La visite dans un pays qui s’est transformé avec le temps, sous une pluie diluvienne, sera le point marquant de son voyage. Il confronte ainsi la réalité avec ses meilleurs souvenirs. 

 

«Le soleil jette sa lumière placide sur la maison de mon père au moment où je m’immobilise devant elle. Je reconnais le bâtiment, sa forme, ses proportions, son flanc gauche enfoncé dans la colline. Je reconnais aussi des détails oubliés. La texture raboteuse du mur de pierres, l’ondulation cadencée des bardeaux en céramique, l’arche de la porte principale en bois massif, cernée de fenêtres garnies de grilles.

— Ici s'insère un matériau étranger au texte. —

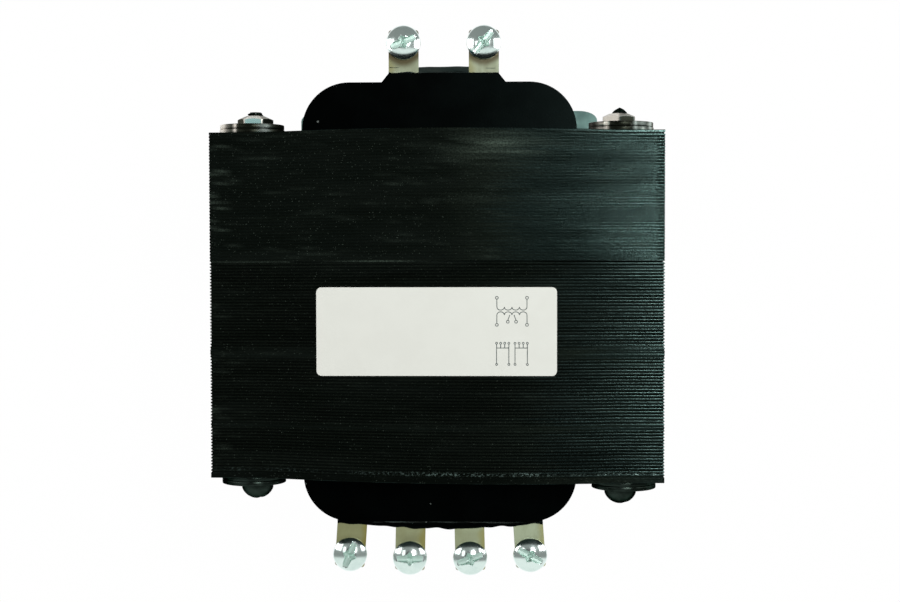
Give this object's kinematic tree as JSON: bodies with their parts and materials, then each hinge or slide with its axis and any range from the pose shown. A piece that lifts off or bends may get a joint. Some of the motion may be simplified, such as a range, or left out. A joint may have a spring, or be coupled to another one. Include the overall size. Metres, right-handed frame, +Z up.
{
  "type": "control transformer",
  "caption": "Open core-and-coil control transformer: laminated E-I core, coil on a bobbin, screw terminals at both ends, slotted mounting feet.",
  "frame": {"origin": "on the floor, at the middle of the four foot slots, under the middle of the core", "axes": "+X across the core to the right seen from the four-terminal end, +Y along the stack towards the two-terminal end, +Z up the centre leg"},
  "size_m": [0.1334, 0.169, 0.1133],
  "materials": {
    "core": "black varnish over stacked lamination edges",
    "bobbin": "satin black moulding",
    "winding": "enamelled copper wire",
    "insulation": "varnished paper",
    "coil_wrap": "black varnished tape",
    "backing": "black varnished fibre",
    "terminal_tabs": "tinned, a little yellowed",
    "terminal_screws": "bright zinc plate",
    "painted_bolts": "steel under black varnish",
    "plated_nuts": "zinc plate with traces of varnish",
    "feet": "zinc plate",
    "label": "white printed film, bare"
  },
  "bodies": {
    "root": {"core_e_stack": "core", "core_i_stack": "core", "bobbin": "bobbin", "inner_winding": "winding", "layer_insulation": "insulation", "outer_winding": "winding", "coil_wrap": "coil_wrap", "x_terminal_backing": "backing", "h_terminal_backing": "backing", "terminal_tab_x1": "terminal_tabs", "terminal_tab_x2": "terminal_tabs", "terminal_tab_h1": "terminal_tabs", "terminal_tab_h2": "terminal_tabs", "terminal_tab_h3": "terminal_tabs", "terminal_tab_h4": "terminal_tabs", "terminal_screw_x1": "terminal_screws", "terminal_screw_x2": "terminal_screws", "terminal_screw_h1": "terminal_screws", "terminal_screw_h2": "terminal_screws", "terminal_screw_h3": "terminal_screws", "terminal_screw_h4": "terminal_screws", "clamp_bolt_upper_left": "painted_bolts", "clamp_bolt_upper_right": "painted_bolts", "clamp_bolt_lower_left": "painted_bolts", "clamp_bolt_lower_right": "painted_bolts", "clamp_nut_upper_left": "plated_nuts", "clamp_nut_upper_right": "plated_nuts", "clamp_nut_lower_left": "plated_nuts", "clamp_nut_lower_right": "plated_nuts", "head_washer_upper_left": "painted_bolts", "head_washer_upper_right": "painted_bolts", "head_washer_lower_left": "painted_bolts", "head_washer_lower_right": "painted_bolts", "nut_washer_upper_left": "plated_nuts", "nut_washer_upper_right": "plated_nuts", "nut_washer_lower_left": "plated_nuts", "nut_washer_lower_right": "plated_nuts", "front_foot": "feet", "rear_foot": "feet", "rating_label": "label"}
  },
  "joints": []
}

Et je reconnais cette atmosphère de bout du monde qui enveloppe les lieux.» (p.316)

 

Elle est là, semblable et différente. Tout change pour le meilleur et le pire. Le paradis de mon enfance est maintenant une bleuetière. Ce pays coincé entre le lac Pemonka et la rivière Ashuapmushuan avait des secrets, ses endroits mystérieux, ses personnages, un passé et tant de bêtes sauvages. Le tout est devenu un vaste champ anonyme. 

Un roman comme un album de photos que l’on regarde sans trop nous rappeler les visages, parce que l’on a négligé de les identifier et que nous avons l’impression de découvrir des étrangers. Un texte qui permet de nous faufiler avec l’écrivain dans sa Hongrie des origines, d’y surprendre des figures attachantes, des gens généreux et originaux.

Un récit humain et sensible. 

J’ai beaucoup aimé parce que Verboczy m’a donné le plaisir d’évoquer des moments qui flottent dans ma mémoire, dans mon histoire personnelle et qui vont probablement s’effacer avec le temps. Un voyage au pays de l’enfance, le plus marquant, celui qui a façonné l’adulte que vous êtes devenu. Quelle joie que de lire un tel roman, moi qui entretiens une certaine nostalgie du passé, un bonheur qui me pousse dans une époque lointaine que je ne cesse d’embellir dans mes ouvrages, dans un monde qui restera dans ma tête jusqu’à mon dernier souffle!

 

VERBOCZY AKOSLa maison de mon père, Éditions du Boréal, Montréal, 332 pages.